The Banks That Will Lead the Next Decade Won’t Be the Biggest. They’ll Be the Most Efficient.

The Banks That Will Lead the Next Decade Won’t Be the Biggest. They’ll Be the Most Efficient.

Scale has long been viewed as one of banking’s greatest competitive advantages. Larger balance sheets, bigger branch networks and extensive product portfolios were traditionally seen as indicators of market leadership. While size still matters, it is no longer the defining factor that separates industry leaders from everyone else. As technology reshapes banking economics, the institutions best positioned for long-term success will be those that operate with greater speed, simplicity and efficiency, allowing them to innovate faster, serve customers better and adapt more quickly to changing market conditions.

Bigger Banks Don’t Automatically Perform Better

Many of the world’s largest financial institutions continue to generate strong profits, but size alone no longer guarantees superior performance. Large organisations often carry complex technology environments, fragmented operating models and lengthy decision-making processes that slow innovation.

Every new product launch, regulatory change or customer enhancement can involve multiple business units, legacy systems and external technology providers. Over time, this complexity increases operating costs and makes it more difficult to respond quickly to market opportunities.

By contrast, banks with streamlined operations can introduce new services more rapidly, reduce internal friction and allocate resources more effectively. Their advantage comes not from having more assets, but from making better use of the ones they already have.

Efficiency Is Becoming a Strategic Advantage

Operational efficiency is no longer simply a finance metric measured through cost-to-income ratios. It has become a competitive capability that influences nearly every aspect of a bank’s performance.

Efficient banks process transactions with fewer manual interventions, automate routine operational tasks and simplify customer journeys without compromising regulatory compliance. This enables employees to spend less time managing internal processes and more time delivering value to customers.

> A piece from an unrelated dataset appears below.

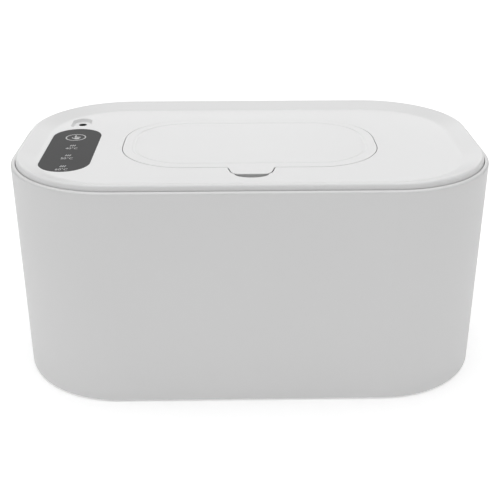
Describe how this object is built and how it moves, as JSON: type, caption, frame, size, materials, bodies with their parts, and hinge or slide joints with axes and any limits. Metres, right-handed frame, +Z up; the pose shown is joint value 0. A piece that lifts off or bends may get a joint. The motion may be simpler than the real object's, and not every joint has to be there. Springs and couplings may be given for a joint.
{
  "type": "baby wipe warmer",
  "caption": "Rounded tub with a lift-off heated lid, a sunk control panel, a flush flip-up hatch and a sprung plate inside.",
  "frame": {"origin": "on the table, under the centre of the tub", "axes": "+X along the tub's length, away from the control panel; +Y to the hatch's hinge side (the back); +Z up"},
  "size_m": [0.245, 0.148, 0.1187],
  "materials": {
    "shell_white": "satin moulded ABS, white",
    "lid_white": "satin moulded ABS, white",
    "liner_white": "matt moulded polypropylene, white",
    "foam_grey": "closed-cell foam sheet",
    "silicone_grey": "soft silicone, light grey",
    "foot_grey": "soft silicone, grey",
    "steel": "zinc-plated steel",
    "spring_steel": "stainless spring wire",
    "heater_aluminium": "plain rolled aluminium",
    "film_amber": "polyimide film",
    "board_green": "solder-masked board",
    "part_black": "moulded black plastic",
    "part_white": "nylon, natural",
    "can_silver": "drawn aluminium can",
    "glass_bead": "epoxy-coated bead",
    "led_lens": "clear LED lens",
    "guide_clear": "clear acrylic",
    "panel_grey": "smoked panel, dark grey",
    "pin_brass": "nickel-plated brass"
  },
  "bodies": {
    "tub": {"outer_shell": "shell_white", "inner_tub": "liner_white", "insulation_wrap": "foam_grey", "base_plate": "liner_white", "base_screws": "steel", "feet": "foot_grey"},
    "lift": {"lift_plate": "liner_white", "lift_springs": "spring_steel"},
    "lid": {"lid_shell": "lid_white", "lid_tray": "liner_white", "lid_screws": "steel", "lid_gasket": "silicone_grey", "outlet_frame": "lid_white", "hinge_pins": "steel", "wipe_outlet": "silicone_grey", "heating_plate": "heater_aluminium", "heater_film": "film_amber", "thermistor": "glass_bead", "thermal_fuse": "can_silver", "control_board": "board_green", "board_screws": "steel", "heater_connector": "part_white", "controller_chip": "part_black", "capacitor": "can_silver", "indicator_leds": "led_lens", "light_guide": "guide_clear", "touch_spring": "spring_steel", "control_panel": "panel_grey", "power_jack": "part_black", "power_jack_pin": "pin_brass"},
    "hatch": {"hatch_cover": "lid_white", "hatch_inner_cover": "liner_white", "hatch_seal": "silicone_grey"}
  },
  "joints": [
    {"name": "lid_lift", "type": "slide", "parent": "tub", "child": "lid", "axis": [0, 0, 1], "range_m": [0, 0.06]},
    {"name": "hatch_hinge", "type": "hinge", "parent": "lid", "child": "hatch", "pos_m": [0, 0.0465, 0.11145], "axis": [-1, 0, 0], "range_deg": [0, 105]},
    {"name": "plate_lift", "type": "slide", "parent": "tub", "child": "lift", "axis": [0, 0, 1], "range_m": [-0.05, 0], "stiffness_N_per_m": 100, "springref_m": 0.03, "deforming": ["lift_springs"]}
  ]
}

Modern technology plays an important role, but efficiency depends equally on organisational design, governance and decision-making. Institutions that remove unnecessary complexity create an environment where innovation becomes easier rather than more difficult.

As explored in Banks Don’t Have a Technology Problem. They Have an Execution Problem, successful transformation depends as much on how banks operate as the technology they choose.

Automation Should Improve Productivity, Not Just Reduce Costs

Artificial intelligence and automation are frequently discussed in terms of cost reduction, yet their greatest value lies in improving productivity across the organisation.

Automating repetitive administrative work allows relationship managers, operations teams and risk specialists to focus on higher-value activities that require judgement and expertise. Faster document processing, intelligent workflow management and straight-through processing also reduce delays that directly affect customer experience.

The objective should not simply be doing the same work with fewer people. It should be enabling the organisation to deliver better outcomes with the resources it already has.

Banks that treat automation as a long-term productivity strategy rather than a short-term cost-cutting exercise are likely to generate more sustainable competitive advantages.

Simplicity Creates Better Banking

Many banking processes have become unnecessarily complicated through years of system upgrades, mergers and regulatory changes. Internal approvals multiply, duplicate data exists across different platforms and employees often navigate numerous applications to complete a single customer request.

Simplifying these processes delivers benefits far beyond operational savings. Customers receive faster decisions, employees experience less frustration and management gains greater visibility across the organisation.

The same principle applies to customer-facing technology. As discussed in The Best Banking Technology Is the Technology Customers Never Notice, the most effective digital experiences remove complexity instead of adding new features.

Banks that continuously simplify their operations create stronger foundations for future innovation because every improvement becomes easier to implement.

Efficient Banks Create More Capacity to Innovate

Perhaps the greatest benefit of efficiency is that it creates organisational capacity.

Banks with lower operating costs and streamlined processes have greater flexibility to invest in cybersecurity, digital channels, AI capabilities and new customer services. They can respond faster to regulatory change, launch products more quickly and adapt to evolving customer expectations without constantly increasing expenditure.

Efficiency therefore becomes more than an operational objective. It becomes an engine for continuous innovation and long-term resilience.

As competitive pressures continue to intensify, the institutions that consistently improve how they operate will often outperform those that simply continue expanding their scale.

Conclusion

The next generation of banking leaders will not necessarily be defined by the size of their balance sheets or the number of markets they serve. Success will increasingly depend on how effectively institutions convert technology, people and capital into customer value. Banks that eliminate unnecessary complexity, improve productivity and embed efficiency into every part of their operating model will be better equipped to innovate, compete and grow. In the decade ahead, efficiency is unlikely to remain just another performance metric. It will become one of banking’s most important strategic advantages.

What it means for the industry

  • Operational efficiency is becoming a strategic differentiator rather than simply a financial metric.
  • Banks that simplify processes can innovate faster and respond more effectively to market change.
  • AI and automation should focus on improving productivity, not just reducing costs.
  • Streamlined operating models create better customer experiences and stronger employee performance.
  • Banks that continuously improve efficiency will be better positioned to invest in future growth.